Pay attention to what you type and check for accidental typos, because sometimes they change the meaning of words. Example: "drive" in your topic name, "driver" in your actual question. These are totally different things.

Linux will gently push you towards better understanding of what's going on behind the curtain.

The hard disk drive is the physical device that stores data. You can run commands like 'dmesg | grep sda', 'dmesg | grep sdb' etc as root to get some info about the size of your devices. Here sda/sdb/and so on are generic names for this kind of devices in Linux.

The next step after using an empty hard drive is to partition it: as in split it to a couple of parts. You do that in Windows too when installing the system, but please don't think by analogy, because partitioning a hard drive isn't exactly creating those c:, d:, e: drives that you see in Windows. More details about it below.

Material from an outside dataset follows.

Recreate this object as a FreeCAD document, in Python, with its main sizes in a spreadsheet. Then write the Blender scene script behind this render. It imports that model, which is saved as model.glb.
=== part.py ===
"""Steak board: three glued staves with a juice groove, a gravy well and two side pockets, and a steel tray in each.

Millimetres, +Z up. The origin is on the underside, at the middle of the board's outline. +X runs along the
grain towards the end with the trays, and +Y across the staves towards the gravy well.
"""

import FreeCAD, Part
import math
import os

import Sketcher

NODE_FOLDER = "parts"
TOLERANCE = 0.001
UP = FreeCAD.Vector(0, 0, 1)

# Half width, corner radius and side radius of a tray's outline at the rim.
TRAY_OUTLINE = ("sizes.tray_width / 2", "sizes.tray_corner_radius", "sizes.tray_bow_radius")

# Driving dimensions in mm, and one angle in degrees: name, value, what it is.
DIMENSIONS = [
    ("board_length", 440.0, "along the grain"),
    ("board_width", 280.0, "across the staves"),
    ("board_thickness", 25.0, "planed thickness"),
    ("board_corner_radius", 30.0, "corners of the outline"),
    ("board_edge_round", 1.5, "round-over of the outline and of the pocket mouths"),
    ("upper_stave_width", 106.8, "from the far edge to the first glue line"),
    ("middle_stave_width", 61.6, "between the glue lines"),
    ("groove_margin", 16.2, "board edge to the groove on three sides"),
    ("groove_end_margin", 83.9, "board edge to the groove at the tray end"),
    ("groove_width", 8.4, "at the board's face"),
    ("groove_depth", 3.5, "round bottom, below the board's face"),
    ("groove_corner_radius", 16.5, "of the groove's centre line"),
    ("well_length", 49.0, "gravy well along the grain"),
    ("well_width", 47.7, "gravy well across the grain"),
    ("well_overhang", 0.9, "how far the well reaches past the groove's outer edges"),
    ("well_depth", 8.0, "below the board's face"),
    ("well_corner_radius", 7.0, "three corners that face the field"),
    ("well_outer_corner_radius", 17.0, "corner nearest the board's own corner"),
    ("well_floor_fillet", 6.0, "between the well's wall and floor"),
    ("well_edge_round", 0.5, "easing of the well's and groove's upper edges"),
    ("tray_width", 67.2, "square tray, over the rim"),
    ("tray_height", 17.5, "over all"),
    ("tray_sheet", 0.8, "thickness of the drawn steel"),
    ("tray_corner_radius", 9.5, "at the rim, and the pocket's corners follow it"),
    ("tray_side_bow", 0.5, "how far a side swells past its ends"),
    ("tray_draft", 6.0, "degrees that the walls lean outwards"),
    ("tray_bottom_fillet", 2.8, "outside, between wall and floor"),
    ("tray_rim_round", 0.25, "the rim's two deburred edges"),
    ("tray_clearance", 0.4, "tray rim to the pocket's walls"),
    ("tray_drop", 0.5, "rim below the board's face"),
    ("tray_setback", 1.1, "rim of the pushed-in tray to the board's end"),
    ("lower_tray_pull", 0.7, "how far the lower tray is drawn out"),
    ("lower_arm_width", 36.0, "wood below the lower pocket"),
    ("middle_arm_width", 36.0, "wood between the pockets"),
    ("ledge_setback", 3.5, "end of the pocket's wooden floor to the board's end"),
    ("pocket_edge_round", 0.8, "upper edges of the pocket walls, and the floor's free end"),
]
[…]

To see the partitioning of your hard drive you can do 'fdisk -l /dev/sda' - this is a read-only operation that only displays the layout, but again, you need to run it as root. Or you can do 'gdisk -l /dev/sda' instead, if you use GPT instead of legacy MBR. More details about it here: https://en.wikipedia.org/wiki/Master_boot_record , https://en.wikipedia.org/wiki/GUID_Partition_Table but don't get too stressed if you encounter things you don't understand there. Learning is a process where you often need to know over a thing multiple times to be able to understand it. You can also use an interactive tool instead, like cfdisk/cgdisk (but since it is interactive, the risk of messing up things increases!). Just run the tool (as root as well) with the device name as argument 'cfdisk /dev/sda' or 'cgdisk /dev/sda', have a look at the info it displays then use the arrows on your keyboard to navigate to the [Quit] button. You can also use a GUI tool like gparted, but it might not be available by default, you may need to install it first.

Once you have a hard drive partitioned, you still can't make files and directories on it. For that, you need to add another layer on top of your partitions that is called filesystem. As usual, wikipedia is a good starting point: https://en.wikipedia.org/wiki/File_system . In Linux, filesystems are made with mkfs. You can type 'man mkfs' and have a look, even if most likely it's not too newbie friendly.

If you go back to what I said above, Windows (and if I remember correctly, gparted too) actually does these things at the same time.

There are more advanced setups than static size partitions, feel free to have a look at https://en.wikipedia.org/wiki/Logica...Manager_(Linux), but as a new user you are unlikely to need this from the start.

Once you get past this, the next step would be to learn that Linux uses a different naming scheme, so it doesn't have those c:, d:, e: names that are common to you. 'man hier' is a good starting point for this.